The big question is does any of this mountain of electronics and gadgetry actually contribute to our personal and collective true wealth and happiness? It would seem wise to have all this enormous physical, financial and collective effort of technology focused onto collectively reducing world hunger and raising world living standards, and not producing endless junk.
How can we have a so called advanced civilization with some of the most advanced technology ever created, focusing most of its efforts on trivial entertainment devices and endless production of junk, when a third of the population is living in abject poverty?
This system, which is focused on making a few people incredibly rich by trashing the planet and wasting our collective resources in endless production of junk, while a third of the world starves, is morally sick. It would appear we need a better system.
The collective priorities for human life are universal.
Have fresh clean air to breath.
To have clean water to drink.
Have fresh food to eat.
Have good shelter.
For you and your children to live in a healthy safe environment.
To live in a free and supportive community, that understands that individual rights have to be balanced with social responsibility.

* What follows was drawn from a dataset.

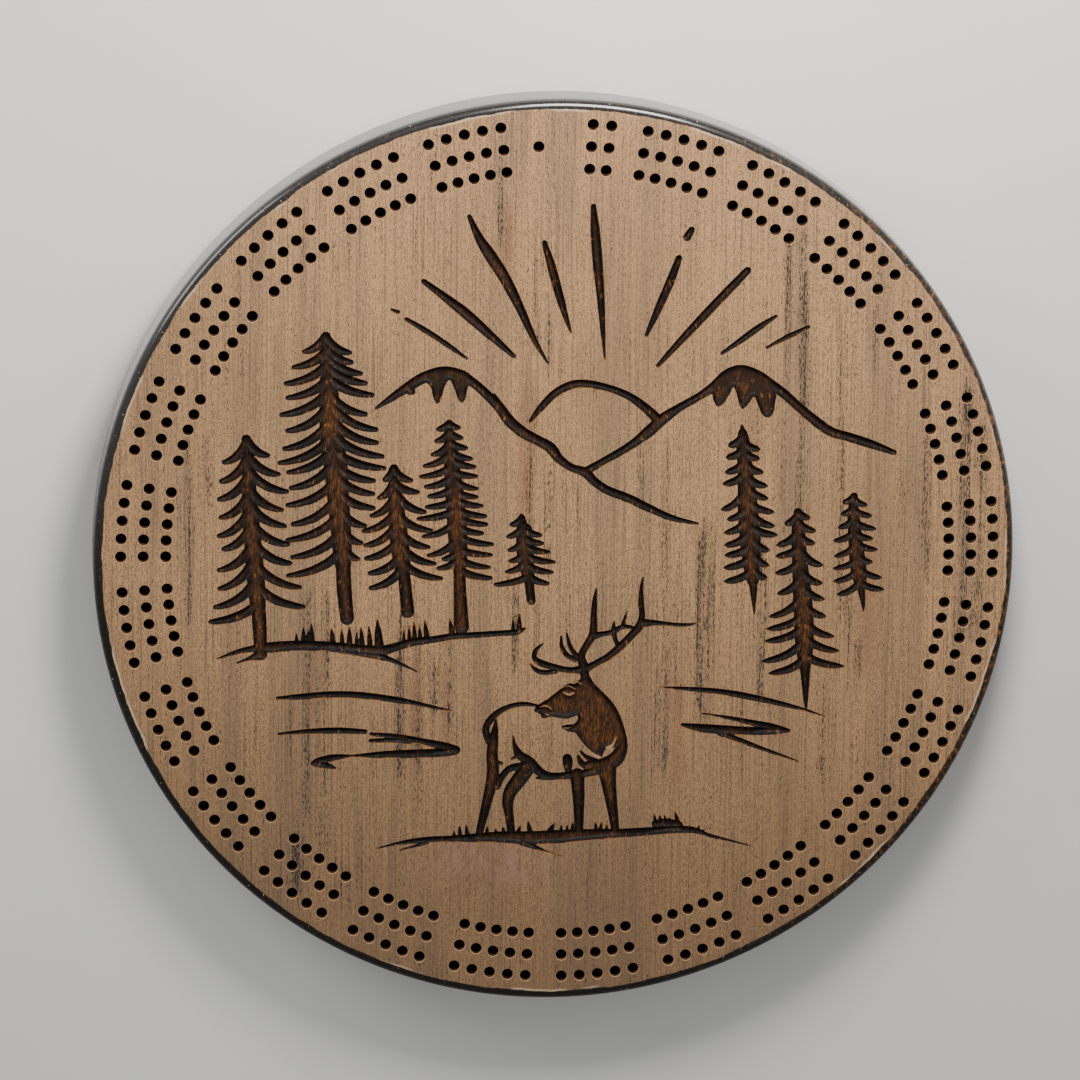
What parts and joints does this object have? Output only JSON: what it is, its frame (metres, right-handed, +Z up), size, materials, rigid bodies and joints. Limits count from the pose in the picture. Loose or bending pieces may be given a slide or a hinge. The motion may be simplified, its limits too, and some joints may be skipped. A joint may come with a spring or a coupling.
{
  "type": "round cribbage board",
  "caption": "Round wooden cribbage board with three peg tracks, a carved elk and mountain scene, rubber feet, and metal pegs kept in a covered pocket underneath.",
  "frame": {"origin": "under the middle of the disc, at the height of the table that its feet stand on", "axes": "+Z up out of the playing face, +Y towards the top of the carved picture and along the grain, +X to the picture's right"},
  "size_m": [0.3048, 0.3048, 0.024],
  "materials": {
    "stained_wood": "satin, greige-brown stain with dark glaze in the carving and a black rounded edge",
    "foot_rubber": "matte",
    "dark_steel": "black zinc",
    "bright_steel": "brushed",
    "brass": "brushed",
    "black_metal": "satin black",
    "washer_nylon": "matte"
  },
  "bodies": {
    "board": {"stave_left": "stained_wood", "stave_mid_left": "stained_wood", "stave_centre": "stained_wood", "stave_mid_right": "stained_wood", "stave_right": "stained_wood", "foot_front_left": "foot_rubber", "foot_front_right": "foot_rubber", "foot_rear_left": "foot_rubber", "foot_rear_right": "foot_rubber", "foot_screws": "dark_steel", "pivot_screw": "dark_steel", "keeper_screw": "dark_steel", "pivot_spacer": "washer_nylon", "pivot_washer": "bright_steel"},
    "cover": {"cover_plate": "brass"},
    "peg_brass_1": {"peg_brass_1": "brass"},
    "peg_brass_2": {"peg_brass_2": "brass"},
    "peg_brass_3": {"peg_brass_3": "brass"},
    "peg_steel_1": {"peg_steel_1": "bright_steel"},
    "peg_steel_2": {"peg_steel_2": "bright_steel"},
    "peg_steel_3": {"peg_steel_3": "bright_steel"},
    "peg_black_1": {"peg_black_1": "black_metal"},
    "peg_black_2": {"peg_black_2": "black_metal"},
    "peg_black_3": {"peg_black_3": "black_metal"}
  },
  "joints": [
    {"name": "cover_swing", "type": "hinge", "parent": "board", "child": "cover", "pos_m": [0, 0.031, 0.0041], "axis": [0, 0, 1], "range_deg": [0, 100]},
    {"name": "peg_brass_1_slide", "type": "slide", "parent": "board", "child": "peg_brass_1", "axis": [0, 1, 0], "range_m": [-0.004, 0.004]},
    {"name": "peg_brass_2_slide", "type": "slide", "parent": "board", "child": "peg_brass_2", "axis": [0, 1, 0], "range_m": [-0.004, 0.004]},
    {"name": "peg_brass_3_slide", "type": "slide", "parent": "board", "child": "peg_brass_3", "axis": [0, 1, 0], "range_m": [-0.004, 0.004]},
    {"name": "peg_steel_1_slide", "type": "slide", "parent": "board", "child": "peg_steel_1", "axis": [0, 1, 0], "range_m": [-0.004, 0.004]},
    {"name": "peg_steel_2_slide", "type": "slide", "parent": "board", "child": "peg_steel_2", "axis": [0, 1, 0], "range_m": [-0.004, 0.004]},
    {"name": "peg_steel_3_slide", "type": "slide", "parent": "board", "child": "peg_steel_3", "axis": [0, 1, 0], "range_m": [-0.004, 0.004]},
    {"name": "peg_black_1_slide", "type": "slide", "parent": "board", "child": "peg_black_1", "axis": [0, 1, 0], "range_m": [-0.004, 0.004]},
    {"name": "peg_black_2_slide", "type": "slide", "parent": "board", "child": "peg_black_2", "axis": [0, 1, 0], "range_m": [-0.004, 0.004]},
    {"name": "peg_black_3_slide", "type": "slide", "parent": "board", "child": "peg_black_3", "axis": [0, 1, 0], "range_m": [-0.004, 0.004]}
  ]
}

We have to look after each others interests which are all the same. This means collectively looking after Earth’s biosphere, because it is what sustains human life.
Our technology should be aimed at improving and sustaining the above, this is where our true collective wealth is! Using technologies that are destroying the collective priorities for human life is just craziness!
To me the sole aim of modern technology and production seems to be aimed at keeping a relatively small group very rich and powerful by keeping the majority entertained and distracted. The price we are paying for not paying attention to what is really happening is that our true wealth is being destroyed.
We need a new financial and technology system, one that supports the collective priorities for human life. A system that provides freedom and incentive but not at the selfish exploitation of other people and the environment.